Leveraging AI to Scale Your Reddit Research
Manually searching and analyzing Reddit discussions is time-consuming, especially when monitoring multiple subreddits. This is where AI-powered tools can transform your research process and help you discover improvement ideas faster and more systematically.
PainOnSocial specifically addresses this challenge by using AI to analyze Reddit discussions at scale. Instead of manually searching through hundreds of threads, the tool automatically surfaces the most frequent and intense pain points from curated subreddit communities, complete with real quotes, upvote counts, and permalinks to the original discussions.
For product teams seeking improvement ideas, this means you can quickly identify which issues matter most to your target audience. The tool’s scoring system (0-100) helps prioritize which improvements to tackle first based on how often they’re mentioned and how intensely users feel about them. Rather than relying on gut feeling or isolated feedback, you’re making decisions based on patterns across thousands of real conversations.
The evidence-backed approach ensures you’re not chasing edge cases or building features that only one vocal user requested. You can see exactly how many people are discussing each pain point and read their own words describing the problem, giving you the context needed to build the right solution.
Turning Reddit Insights into Product Improvements
Discovering improvement ideas is only valuable if you can effectively translate them into product enhancements. Here’s how to move from Reddit insights to shipped improvements.
Validate Before Building
Even when you’ve found a frequently mentioned pain point, validate it further before committing resources. Create a simple landing page describing the proposed improvement and share it in relevant subreddit threads (following each community’s self-promotion rules). Gauge interest through upvotes, comments, and email signups.
You can also reach out directly to users who mentioned the pain point, asking deeper questions about their use case and whether your proposed solution addresses their need.
Prioritize Based on Impact and Effort
Not all improvement ideas deserve equal attention. Use a simple matrix to evaluate each opportunity:
- High Impact, Low Effort: Quick wins - build these first
- High Impact, High Effort: Strategic improvements - plan these carefully
- Low Impact, Low Effort: Nice-to-haves - build when bandwidth allows
- Low Impact, High Effort: Avoid or deprioritize these
Impact should consider both how many users are affected and how significantly the improvement solves their problem. A feature that completely eliminates a painful workflow for 20% of users might outweigh a marginal improvement that affects 80%.

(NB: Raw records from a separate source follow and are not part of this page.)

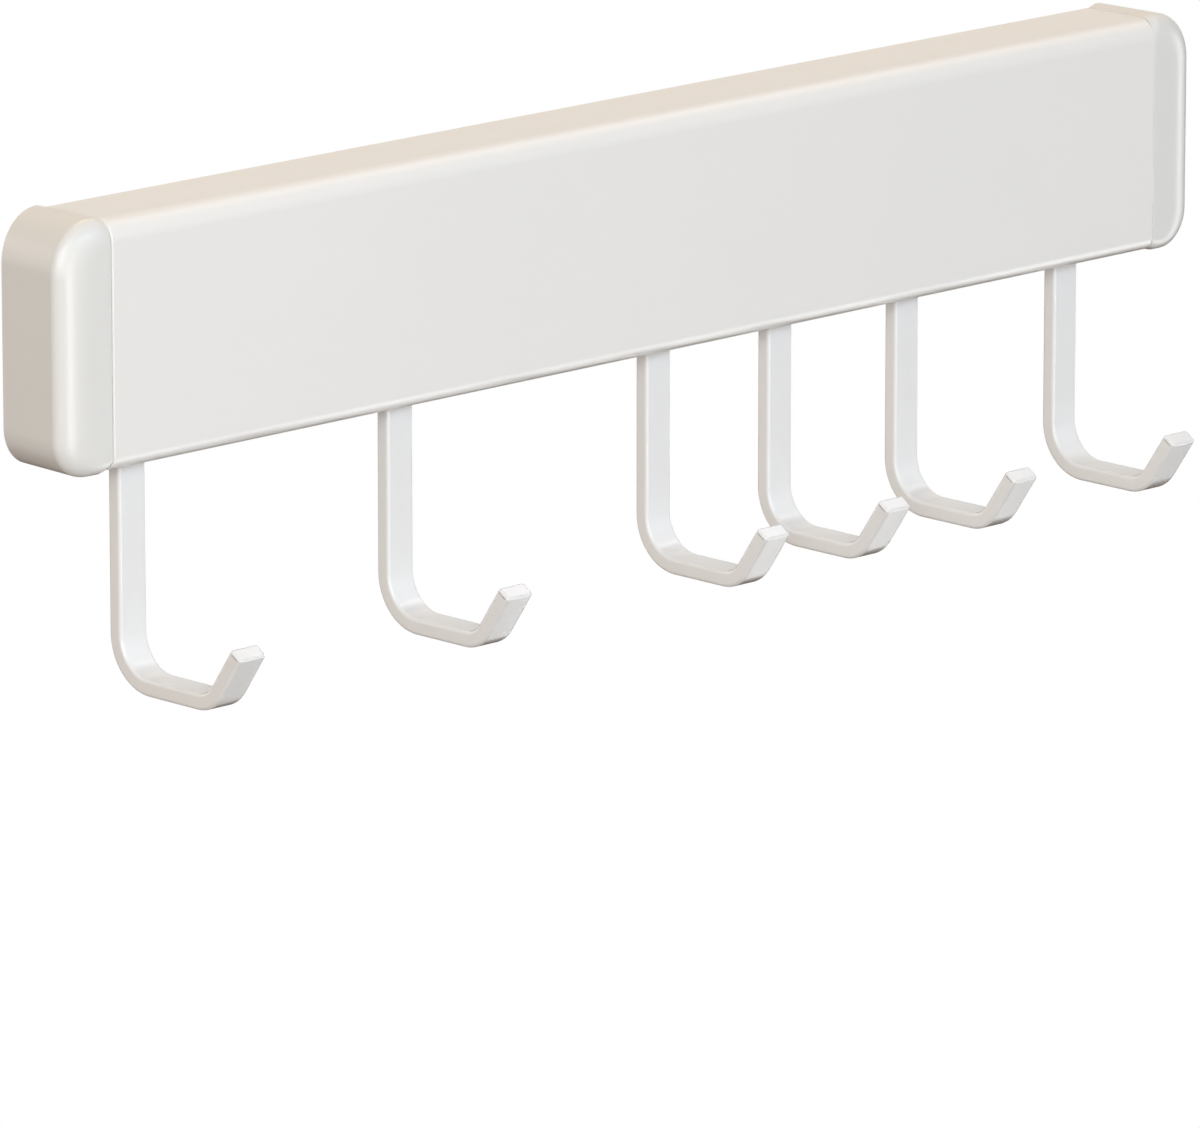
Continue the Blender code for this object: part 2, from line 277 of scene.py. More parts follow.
peel = add_node(
    powder_coat,
    "ShaderNodeBump",
    {
        "Height": grain.outputs["Fac"],
        "Strength": 0.2,
        "Distance": 0.01 * MM,
        "Normal": ripple.outputs["Normal"],
    },
)
skin = add_node(
    powder_coat,
    "ShaderNodeBsdfPrincipled",
    {
        "Base Color": tint.outputs[MIXED_COLOUR],
        "Roughness": gloss.outputs["Result"],
        "Normal": peel.outputs["Normal"],
        "IOR": 1.5,
    },
)
add_node(powder_coat, "ShaderNodeOutputMaterial", {"Surface": skin.outputs["BSDF"]})
print("finish:", powder_coat.name)

# %% [markdown]
# ### Moulded ABS
# The caps are injection moulded. Spark erosion leaves a fine, even grain in the steel of the mould, and the
# plastic copies it. Real grain is about 0.1 mm, too fine to show, so it is drawn at 0.25 mm. It is very
# shallow: the caps look a little softer than the rail but still show a clear highlight on their round edges.
# ABS has an index of refraction of 1.54.

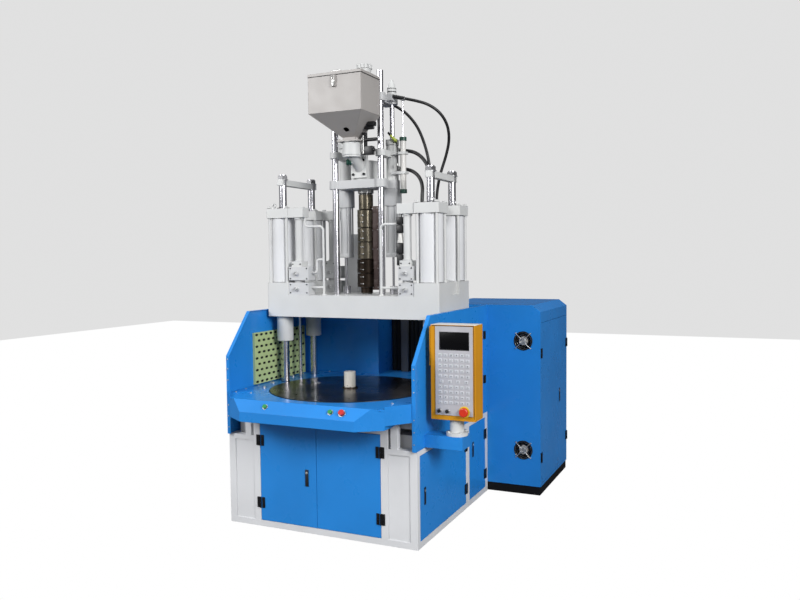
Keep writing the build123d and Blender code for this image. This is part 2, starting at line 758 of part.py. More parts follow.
def make_upper_platen():
    """Moving platen: a web with raised ends that carry the clamp cylinders."""
    x = PLATEN_HALF_WIDTH
    platen = block(-x, x, PLATEN_FRONT, PLATEN_REAR, PLATEN_BOTTOM, platen_top)
    trough = TROUGH_HALF_WIDTH
    platen -= block(-trough, trough, PLATEN_FRONT - 1, PLATEN_REAR + 1, platen_web_top, platen_top + 1)
    platen = chamfer(platen.edges().filter_by(Axis.Z).group_by(Axis.Y)[0], 8)
    for side in (-1, 1):
        pocket_x = side * (x - POCKET_DEPTH)
        platen -= block(pocket_x, side * (x + 1), POCKET_FRONT, POCKET_REAR, platen_web_top, platen_top + 1)
        platen -= rod(side * TIE_X, RAPID_Y, PLATEN_BOTTOM - 1, platen_top + 1, RAPID_ROD_R + SLIDE_FIT)
        seat_z = platen_web_top - COLUMN_SEAT
        platen -= rod(side * COLUMN_X, COLUMN_Y, seat_z, platen_web_top + 1, COLUMN_R + SLIDE_FIT)
    for tie_x, tie_y in tie_places:
        platen -= rod(tie_x, tie_y, PLATEN_BOTTOM - 1, platen_top + 1, TIE_R + SLIDE_FIT)
    platen -= rod(0, SCREW_Y, PLATEN_BOTTOM - 1, PLATEN_BOTTOM + LOCATING_DEPTH, LOCATING_R)
    platen -= rod(0, SCREW_Y, PLATEN_BOTTOM, platen_web_top + 1, NOZZLE_HOLE_R)
    for sx in (-0.5, 0.5):
        for sy in (-0.5, 0.5):
            hole_x = sx * STATION_SPACING_X
            hole_y = SCREW_Y + sy * STATION_SPACING_Y
            platen -= rod(hole_x, hole_y, PLATEN_BOTTOM - 1, PLATEN_BOTTOM + MOULD_HOLE_DEPTH, MOULD_HOLE_R)
    save(platen, "upper_platen")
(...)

Common Pitfalls When Mining Reddit for Ideas
While Reddit is invaluable for improvement ideas, several traps can lead you astray if you’re not careful.
The Vocal Minority Problem
Reddit users who take time to post and comment aren’t necessarily representative of your entire user base. Power users with edge cases often dominate discussions. Balance Reddit insights with data from your actual user base, support tickets, and usage analytics.

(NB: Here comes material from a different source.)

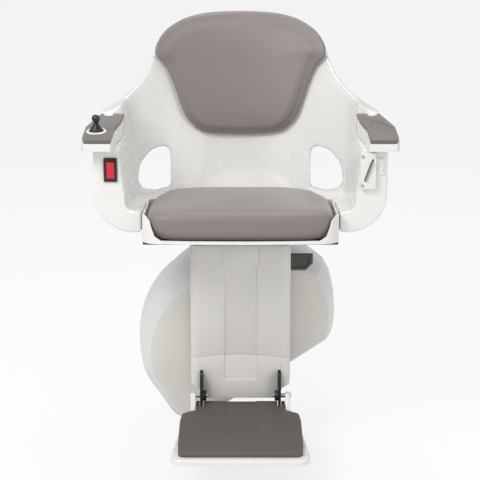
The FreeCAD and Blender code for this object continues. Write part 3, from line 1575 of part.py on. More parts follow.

Confusing Features with Solutions
Users often suggest specific features when what they’re really describing is an underlying problem. When someone says “you should add a dark mode,” dig deeper to understand the actual pain point. Maybe they work late nights and find the current interface straining. The solution might be dark mode, or it might be adjustable contrast settings or scheduled theme switching.
Chasing Trends vs. Solving Real Problems
Sometimes Reddit discussions reflect temporary trends or hype rather than enduring problems. Look for pain points with staying power - issues that have been discussed consistently over months or years rather than topics that spiked once and disappeared.
Building a Sustainable Reddit Research Process
To consistently discover improvement ideas, establish a regular research rhythm rather than sporadic deep dives.
Weekly Monitoring Routine
Dedicate 1-2 hours weekly to Reddit research. Create a simple routine:
- Monday: Check saved searches and review new posts in top 5 subreddits
- Wednesday: Analyze comment threads on promising discussions
- Friday: Update your improvement ideas tracker and share findings with your team
Share Insights Across Your Organization
Create a shared document or Slack channel where team members can contribute Reddit insights. When customer support sees similar complaints on Reddit, product can investigate faster. When marketing notices messaging that resonates, they can incorporate it into positioning.
Consider a monthly review meeting where you collectively prioritize the most promising improvement ideas discovered across all channels, including Reddit.
Engaging With Reddit Communities Ethically
While gathering improvement ideas, you might be tempted to promote your product or directly ask for feedback. Proceed carefully to avoid damaging your reputation.
Most subreddits have strict rules against self-promotion. Instead of pitching your product, contribute genuinely helpful responses to discussions. When appropriate, mention your product as one of several solutions, focusing on how it addresses the specific pain point being discussed.
Build karma and credibility by participating authentically before ever mentioning your product. Answer questions, share insights from your domain expertise, and add value to discussions. This establishes trust so that when you do share your product, the community receives it positively.
Measuring Success: Did Your Improvements Work?
After implementing improvements based on Reddit insights, close the loop by measuring impact. Track relevant metrics:
- Feature adoption rates for new capabilities
- Reduction in support tickets related to the pain point
- User satisfaction scores (NPS, CSAT) for affected workflows
- Retention improvements among users who encountered the original problem
Consider reaching back out to Reddit users who originally mentioned the pain point. Thank them for the feedback and show them how you’ve addressed their concern. This not only validates your improvement but often creates passionate advocates who share their positive experience.
Conclusion
Reddit offers an unparalleled window into the authentic problems, frustrations, and wishes of your target users. By systematically mining these discussions for improvement ideas, you can make product decisions backed by real user pain points rather than assumptions or guesswork.
The key is establishing a sustainable research process: identify the right subreddits, use strategic search queries, analyze patterns rather than isolated complaints, and validate before building. Remember that Reddit insights should complement - not replace - other feedback channels like user interviews, analytics, and support tickets.
Start small by monitoring 5-10 relevant subreddits consistently. Track recurring themes in a simple spreadsheet. Share findings with your team weekly. Within a month, you’ll have a validated backlog of improvement ideas that address real user needs.
The most successful products aren’t built on founder intuition alone - they’re shaped by deep understanding of user pain points. Reddit gives you direct access to those pain points, expressed in users’ own words, validated by community consensus. Use this goldmine wisely, and your product improvements will resonate far more deeply with the people you’re building for.